Tests high-density connections for IoT and smart city applications.

b) URLLC (Ultra-Reliable Low-Latency Communication)

Evaluates low-latency performance between UEs and DN.

Vital for critical services like healthcare and autonomous driving.

c) Enterprise Network Validation

Tests private 5G setups with controlled UE simulation.

Validates SLA compliance for critical industries.

d) Mobility Scenarios

Simulates handovers between gNBs.

Validates how well the AMF keeps sessions continuous.

e) Edge Computing Validation

Simulates UE traffic directed to UPF at the edge.

Ensures low latency for AR/VR and other real-time applications.

Challenges in UE–gNB Simulation

While simulation is powerful, it’s not without its hurdles:

Complexity: Accurately simulating diverse UE traffic can take a lot of resources.

Signaling Load: High volumes might overwhelm poorly optimized networks.

Cost: Simulation tools and licenses can get pricey.

Interoperability: Testing in multi-vendor environments needs careful validation.

The Role of UE–gNB Simulation in the Transition from 5G to 6G

As networks aim toward 6G, simulation will keep being central:

AI-Driven Testing: Automating traffic generation and analysis.

Quantum-Safe Authentication: Stress-testing AUSF/UDM against potential quantum threats.

Digital Twins: Using UE simulation to create network digital twins.

Edge-Native Validation: Testing highly distributed architectures at the edge.

Conclusion

The diagram on UE–gNB Simulation underscores the need for validating end-to-end 5G connectivity. By simulating UEs and gNBs with tools like LoadCore, telecom operators can evaluate how traffic flows through AMF, SMF, UPF, and DN before going live.

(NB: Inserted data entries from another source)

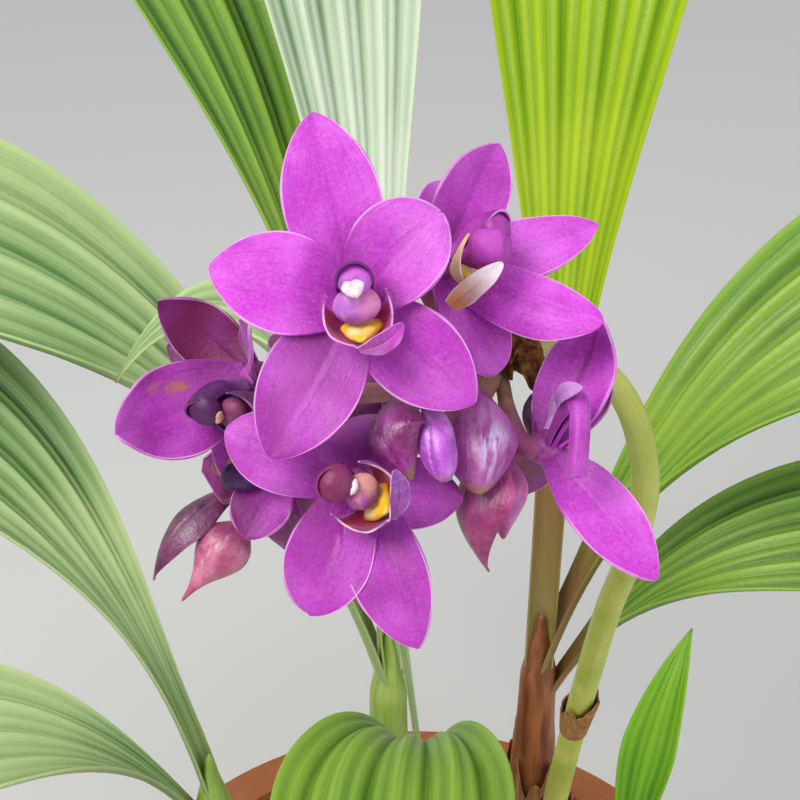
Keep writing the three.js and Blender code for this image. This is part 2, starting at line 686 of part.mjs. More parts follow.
// Each leaf is [height on the false stem, azimuth, reach, rise, drop, width, twist, sway].
const SHOOTS = [
  {
    name: "shoot_middle",
    foot: [-8, 36],
    tall: 104,
    leaves: [
      [76, 181, 230, 160, 70, 60, -22, 0],
      [88, 138, 160, 206, 50, 50, 0, 0],
      [92, 108, 130, 222, 30, 46, 0, 0],
    ],
  },
  {
    name: "shoot_right",
    foot: [31, 42],
    tall: 104,
    leaves: [
      [76, 8, 196, 136, 62, 62, 22, 0],
      [88, 82, 140, 214, 44, 54, 0, 0],
      [64, -4, 180, 90, 84, 46, 14, 0],
    ],
  },
  {
    name: "shoot_left",
    foot: [-50, 2],
    tall: 96,
    leaves: [
      [62, 206, 180, 88, 96, 50, 0, 0],
      [76, 160, 165, 128, 88, 50, 0, 0],
    ],
  },
  {
    name: "shoot_young",
    foot: [46, -14],
    tall: 70,
    leaves: [
      [50, 58, 30, 52, -26, 13, 0, 0],
      [42, -24, 120, 66, 60, 26, 0, 0],
    ],
  },
  {
    name: "shoot_front",
    foot: [0, 2],
    tall: 100,
    leaves: [
      [72, 264, 150, 98, 118, 46, 0, 0],
      [80, 190, 60, 136, 6, 26, 0, 0],
    ],
  },
];

function bulbProfile(extra = 0) {
  const { radius, above, below } = BULB;
  return [
    [0, -below - extra],
    [radius * 0.6 + extra, -below - extra],
    [radius + extra, -below * 0.1],
    [radius + extra, above * 0.25],
    [radius * 0.86 + extra, above * 0.7],
    [FALSE_STEM.foot + extra, above],
  ];
}

// A profile turned about an upright axis that stands at foot on the mix.
function turned(points, sides, [x, y]) {
  const lathe = new THREE.LatheGeometry(points, sides).rotateX(Math.PI / 2);
  return solidOfGeometry(lathe.translate(x, y, SOIL_TOP));
}

function shootCore({ foot, tall }, extra = 0) {
  const profile = [
    ...bulbProfile(extra),
    [FALSE_STEM.top + extra, tall * FALSE_STEM.tapersFrom],
    [FALSE_STEM.tip + extra, tall],
    [0, tall + FALSE_STEM.tip + extra],
  ];
  const points = profile.map(([radius, height]) => new THREE.Vector2(radius, height));
  return turned(points, FALSE_STEM.sides, foot);
}

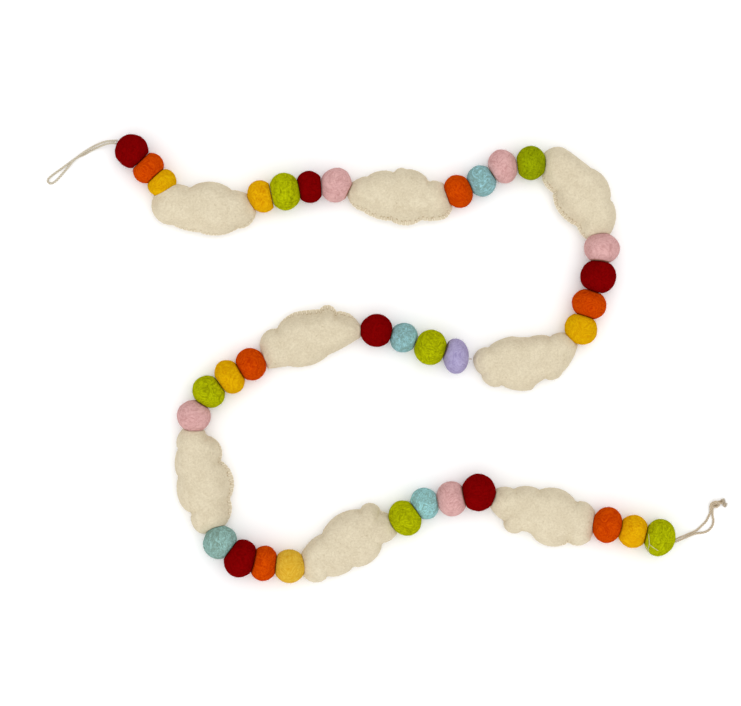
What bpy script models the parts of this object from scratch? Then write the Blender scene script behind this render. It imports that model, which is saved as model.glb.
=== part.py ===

From authentication and session management to QoS enforcement and network slicing, UE–gNB simulation lays the groundwork for building robust, scalable, and secure 5G networks. For telecom professionals, it not only ensures compliance with 3GPP standards but also prepares them for the real demands they’ll face.

As we gear up for 6G, UE–gNB simulation's role will only grow stronger—helping operators validate increasingly complex, high-performing, and intelligent networks.